Potentially, hand-rolled Gauss-Jordan elimination or similar could be used, which doesn't have quite the same performance drop as LAPACK (~10x vs. ~100x). For context, here's a direct port from OpenEXR's gjInverse (can probably be optimized a bunch; e.g., the loops could be unrolled completely potentially):

function gauss_inv(A::StaticMatrix{N,N,T}) where {N,T}
    s = Size(A)
    B = (isbitstype(T) ?
         StaticArrays.mutable_similar_type(T, s, Val{2}) :
         StaticArrays.sizedarray_similar_type(T, s, Val{2}))(I)
    A′ = copyto!(similar(A), A)

    # gauss-jordan, forward elimination
    for i in SOneTo(N)
        pivot = i
        pivotsize = abs(A′[i,i])
        iszero(pivotsize) && error("matrix is singular; an inverse does not exist")
        for j = i+1:N
            tmp = abs(A′[j,i])
            if tmp > pivotsize
                pivot = j
                pivotsize = tmp
            end
        end
        if pivot ≠ i
            for j in SOneTo(N)
                tmp = A′[i,j]
                A′[i,j] = A′[pivot,j]
                A′[pivot,j] = tmp
                
                tmp = B[i,j]
                B[i,j] = B[pivot,j]
                B[pivot,j] = tmp
            end
        end
        for j in i+1:N
            f = A′[j,i]/A′[i,i]
            for k in SOneTo(N)
                A′[j,k] -= f*A′[i,k]
                B[j,k] -= f*B[i,k]
            end
        end
    end
    
    # backward substitution
    for i in N:-1:1
        f = A′[i,i]
        iszero(f) && error("matrix is singular; an inverse does not exist")
        f⁻¹ = inv(f)
        for j in SOneTo(N)
            A′[i,j] *= f⁻¹
            B[i,j] *= f⁻¹
        end
        for j in 1:i-1
            f = A′[j,i]
            for k in SOneTo(N)
                A′[j,k] -= f*A′[i,k]
                B[j,k] -= f*B[i,k]
            end
        end
    end

    return typeof(A)(B)
end

For comparison:

A = SMatrix{3,3}([2.36923    2.31888   -0.472987
                2.31888    2.26959   -0.462935
               -0.472987  -0.462935   0.094426])
lapack_inv(A) = typeof(A)(inv(Matrix(A)))

@btime lapack_inv($A); # 419.095 ns (5 allocations: 1.98 KiB)
@btime gauss_inv($A);  # 53.198 ns (1 allocation: 80 bytes)
@btime inv($A);        # 4.900 ns (0 allocations: 0 bytes)

norm(lapack_inv(A)*A - I) # 5.30685213034491e-10
norm(gauss_inv(A)*A - I)  # 6.4296072425034e-10
norm(inv(A)*A - I)        # 0.00032985247474438296

But... still, 10x slowdown is a lot.
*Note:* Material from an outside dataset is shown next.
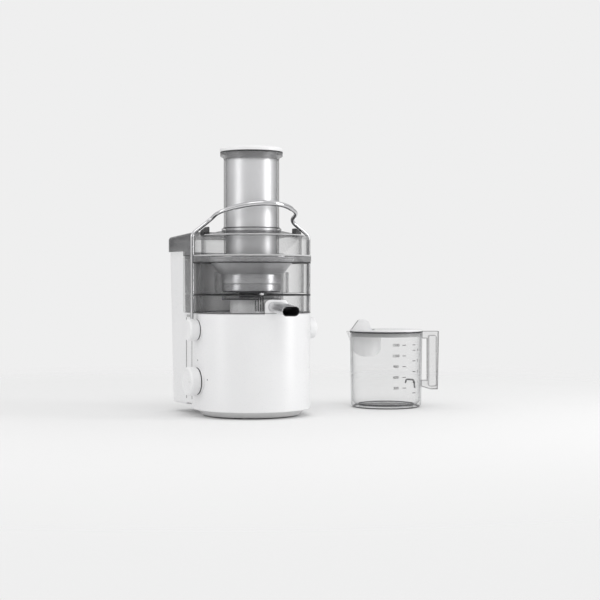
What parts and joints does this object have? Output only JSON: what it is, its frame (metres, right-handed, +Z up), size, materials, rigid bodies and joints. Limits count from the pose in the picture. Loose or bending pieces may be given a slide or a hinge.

Maybe there's something better? In any case, I don't think LAPACK would be a good solution.

thchr avatar Feb 16 '24 10:02 thchr

I agree that LAPACK isn't ideal for this, as it's usually optimised for large matrix sizes. However, we should still try to prioritise accuracy over performance, and it sounds reasonable to me to have our own optimised factorisation implementations.

jishnub avatar Feb 16 '24 11:02 jishnub

@thchr I've added some @inbounds to your code and it removed the allocation, roughly halving the runtime. Also note that for \ we could have a more optimized Gaussian elimination than for the inverse.

mateuszbaran avatar Feb 16 '24 12:02 mateuszbaran

Ah, the fallback for larger StaticMatrix in fact already goes via an LU approach, using StaticArrays-specific LU factorization (since https://github.com/JuliaArrays/StaticArrays.jl/pull/424) - so the following is pretty much as fast as gauss_inv (but gauss_inv can be made ~30% faster by adding @inbounds):

@inline function lu_inv(A::StaticMatrix)
    s = Size(A)
    invoke(StaticArrays._inv, Tuple{Size{S} where S, typeof(A)}, s, A)
end

@btime lu_inv($A)     # 49.089 ns (0 allocations: 0 bytes)
norm(lu_inv(A)*A - I) # 5.864757423319422e-10

thchr avatar Feb 16 '24 12:02 thchr